Berangkat dari ungkapan Sujiwo Tejo, Apa enaknya berpuasa bareng-bareng? Aku berpuasa, kau, dan dia, juga mereka, pun kalian, kita semua berpuasa pada hari dan bulan yang sama," ungkapnya.
Bahwa yang Sujiwo Tejo maksud adalah berpuasa dibulan suci ramadhan. Lalu, yang semakin ia tidak mengerti, orang-orang bangun dan makan sahur nyaris di jam-jam yang sama, nyaris serentak. Bahkan bagi dia lebih absurd lagi, Tejo bilang, "lalu kita mengadakan buka puasa bersama."
"Aku lebih suka berpuasa seorang diri. Orang-orang tetap makan dan minum, sementara aku tidak. Bahkan saat itu aku berada di antara mereka. Itu puasa yang asyik."
Baginya, dan bagi orang-orang yang merasakan hal yang sama, Bulan Suci Ramadhan justru menjelma bulan makan-minum teratur.
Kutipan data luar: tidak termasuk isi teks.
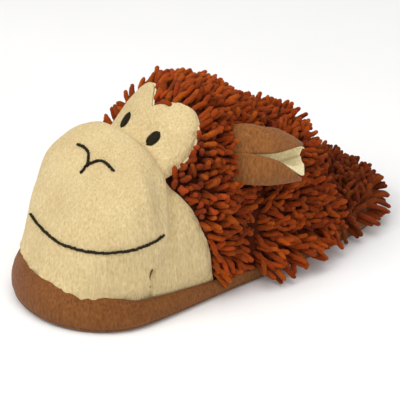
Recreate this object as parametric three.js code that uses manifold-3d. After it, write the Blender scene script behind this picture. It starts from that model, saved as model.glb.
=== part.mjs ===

Bulan konsumtif, bulan ketika grafik inflasi meningkat hingga lebaran.
Tidak hanya itu. Sujiwo Tejo menaruh kecurigaan: jangan-jangan berpuasa di luar Ramadhan lebih baik dari berpuasa di Bulan Suci yang penuh berkah ini. Ya, Allah memang berjanji akan memberi rahmat pada sepuluh hari pertama, ampunan pada sepuluh hari kedua, dan perlindungan dari api neraka pada sepuluh hari ketiga. Belum termasuk anugerah Lailatul Qadar yang bahkan nilainya lebih baik dari seribu bulan.
Dengan ungkapan Sujiwo Tejo itu, mulai menduga-duga. Bahwa bulan suci Ramadhan semacam interval atau spasi atau jeda dari sebelas bulan lainnya dalam satu tahun. Sama seperti ungkapan para kyai, yaitu: Jadikanlah ibadah di bulan suci Ramadhan serupa latihan keras sebelum kita berlaga di sebelas bulan ke depan.
Namun, apa jadinya jika orang yang berpuasa dibulan ramadhan menuntut untuk dihormati oleh orang-orang yang tidak berpuasa? Sebelas bulan ke depan, apa jadinya jika mereka tidak berpuasa? Apakah mereka akan menghormati orang lain yang berpuasa? Â Ataukah egosentris ini hanya ada dibulan suci ramadhan? Bukankah saling menghormati lebih penting daripada tidak saling menghormati?
Tentu, tema obrolan meluas jika lantas mulai membanding-bandingkan. Hari Raya Nyepi di Bali, misalnya, berlaku secara umum bagi siapa pun. Tak hanya umat Hindu, siapa pun yang pada hari itu berada di Pulau Dewata diwajibkan untuk patigeni atau tidak menyalakan pelita. Bali gelap gulita. Bahkan bandar udara internasional Ngurah Rai sampai ditutup. Tapi hanya sehari, bayangkan jika itu berlangsung satu bulan penuh.
Bayangkan jika warung, resto, kafe, dan tempat makan-minum lainnya, serta toko-toko sembako, ditutup total satu bulan penuh. Bayangkan Bulan Suci Ramadhan benar-benar menjelma bulan untuk merasakan lapar dan dahaga. Kita makan-minum seadanya. Bukan justru jadwal makan menjadi teratur, menu menjadi lengkap, dan yang tidak ada pada sebelas bulan lainnya menjadi harus ada di Bulan Suci Ramadhan.
Jika berpuasa Ramadhan dimaknai sebagai menahan lapar dan haus, maka kita akan memperlihatkan wujud asli setelah adzan maghrib berkumandang. Kita melahap apa pun demi membayar rasa lapar dan haus seharian. Semacam balas dendam. Bulan Suci Ramadhan menjelma sebagai bulan aji mumpung. Mumpung Ramadhan, ini harus ada, itu harus tersedia. Toh cuma sebulan dalam setahun. Tidak sepanjang tahun.
Berpuasa seharusnya lebih tentang menahan makan-minum tentu juga menahan hawa nafsu lain, termasuk hubungan badan suami-istri. Bukan menahan lapar dan dahaga. Sebab, kita justru diminta merasakan lapar dahaga yang dialami fakir miskin dan anak yatim piatu. Jika tidak begitu, wajar jika tingkat konsumsi justru naik bahkan paling tinggi dalam setahun di bulan yang semestinya paling hemat ini.